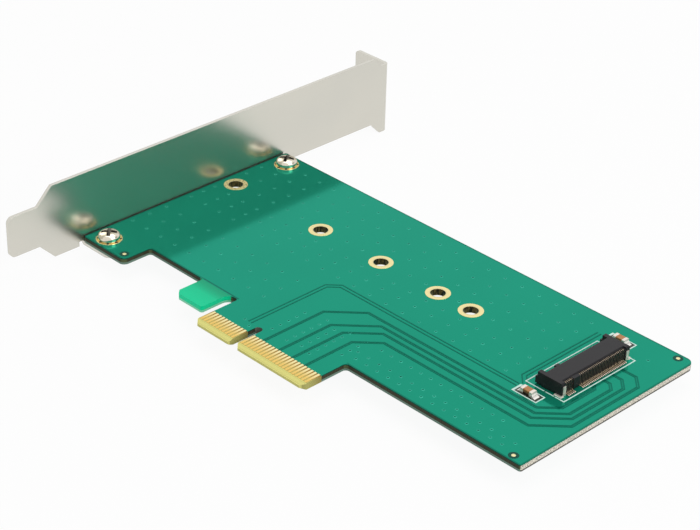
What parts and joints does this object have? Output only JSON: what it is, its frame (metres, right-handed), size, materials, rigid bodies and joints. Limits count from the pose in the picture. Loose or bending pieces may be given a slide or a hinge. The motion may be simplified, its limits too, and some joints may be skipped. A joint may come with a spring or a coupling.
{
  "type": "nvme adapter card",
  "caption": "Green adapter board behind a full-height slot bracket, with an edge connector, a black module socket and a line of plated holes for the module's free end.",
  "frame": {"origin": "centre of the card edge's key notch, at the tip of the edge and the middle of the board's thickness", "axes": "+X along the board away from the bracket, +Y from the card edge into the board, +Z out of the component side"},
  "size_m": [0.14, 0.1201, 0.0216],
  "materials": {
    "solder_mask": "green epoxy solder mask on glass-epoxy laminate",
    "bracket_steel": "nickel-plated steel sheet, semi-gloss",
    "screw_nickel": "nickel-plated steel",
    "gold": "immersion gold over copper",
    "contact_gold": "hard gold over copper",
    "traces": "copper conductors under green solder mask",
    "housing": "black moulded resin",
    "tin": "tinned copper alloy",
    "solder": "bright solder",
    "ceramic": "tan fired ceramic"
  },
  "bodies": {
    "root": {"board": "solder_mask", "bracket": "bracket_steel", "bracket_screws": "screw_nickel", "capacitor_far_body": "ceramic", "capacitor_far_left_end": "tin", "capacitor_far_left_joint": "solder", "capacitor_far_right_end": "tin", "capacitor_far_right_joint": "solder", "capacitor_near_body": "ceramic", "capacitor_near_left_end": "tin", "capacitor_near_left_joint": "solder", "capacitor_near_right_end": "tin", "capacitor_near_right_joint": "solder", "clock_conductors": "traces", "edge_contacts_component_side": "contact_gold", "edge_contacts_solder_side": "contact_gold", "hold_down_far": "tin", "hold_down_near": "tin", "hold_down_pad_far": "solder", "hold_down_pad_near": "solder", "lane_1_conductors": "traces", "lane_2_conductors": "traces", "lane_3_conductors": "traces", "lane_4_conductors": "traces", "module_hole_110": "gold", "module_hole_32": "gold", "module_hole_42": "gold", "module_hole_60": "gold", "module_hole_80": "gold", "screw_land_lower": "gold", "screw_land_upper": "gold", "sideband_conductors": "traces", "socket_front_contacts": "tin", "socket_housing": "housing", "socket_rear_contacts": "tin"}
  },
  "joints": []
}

**AIM**
Output the whole listing above again, word for word.

**RESPONSE TO THIS EXERCISE**
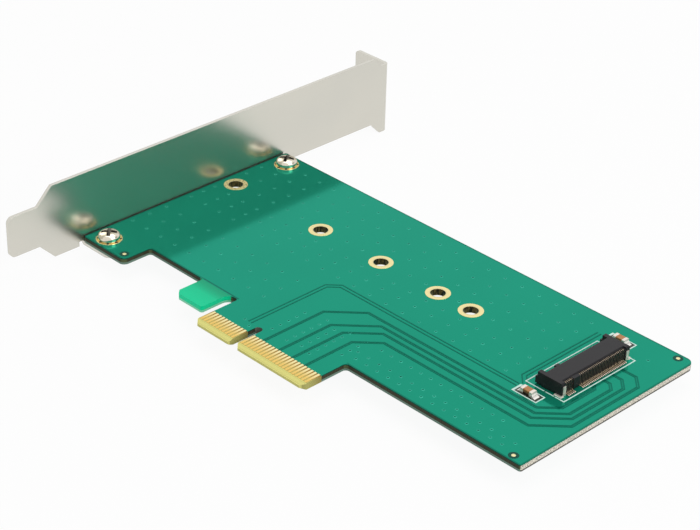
What parts and joints does this object have? Output only JSON: what it is, its frame (metres, right-handed), size, materials, rigid bodies and joints. Limits count from the pose in the picture. Loose or bending pieces may be given a slide or a hinge. The motion may be simplified, its limits too, and some joints may be skipped. A joint may come with a spring or a coupling.
{
  "type": "nvme adapter card",
  "caption": "Green adapter board behind a full-height slot bracket, with an edge connector, a black module socket and a line of plated holes for the module's free end.",
  "frame": {"origin": "centre of the card edge's key notch, at the tip of the edge and the middle of the board's thickness", "axes": "+X along the board away from the bracket, +Y from the card edge into the board, +Z out of the component side"},
  "size_m": [0.14, 0.1201, 0.0216],
  "materials": {
    "solder_mask": "green epoxy solder mask on glass-epoxy laminate",
    "bracket_steel": "nickel-plated steel sheet, semi-gloss",
    "screw_nickel": "nickel-plated steel",
    "gold": "immersion gold over copper",
    "contact_gold": "hard gold over copper",
    "traces": "copper conductors under green solder mask",
    "housing": "black moulded resin",
    "tin": "tinned copper alloy",
    "solder": "bright solder",
    "ceramic": "tan fired ceramic"
  },
  "bodies": {
    "root": {"board": "solder_mask", "bracket": "bracket_steel", "bracket_screws": "screw_nickel", "capacitor_far_body": "ceramic", "capacitor_far_left_end": "tin", "capacitor_far_left_joint": "solder", "capacitor_far_right_end": "tin", "capacitor_far_right_joint": "solder", "capacitor_near_body": "ceramic", "capacitor_near_left_end": "tin", "capacitor_near_left_joint": "solder", "capacitor_near_right_end": "tin", "capacitor_near_right_joint": "solder", "clock_conductors": "traces", "edge_contacts_component_side": "contact_gold", "edge_contacts_solder_side": "contact_gold", "hold_down_far": "tin", "hold_down_near": "tin", "hold_down_pad_far": "solder", "hold_down_pad_near": "solder", "lane_1_conductors": "traces", "lane_2_conductors": "traces", "lane_3_conductors": "traces", "lane_4_conductors": "traces", "module_hole_110": "gold", "module_hole_32": "gold", "module_hole_42": "gold", "module_hole_60": "gold", "module_hole_80": "gold", "screw_land_lower": "gold", "screw_land_upper": "gold", "sideband_conductors": "traces", "socket_front_contacts": "tin", "socket_housing": "housing", "socket_rear_contacts": "tin"}
  },
  "joints": []
}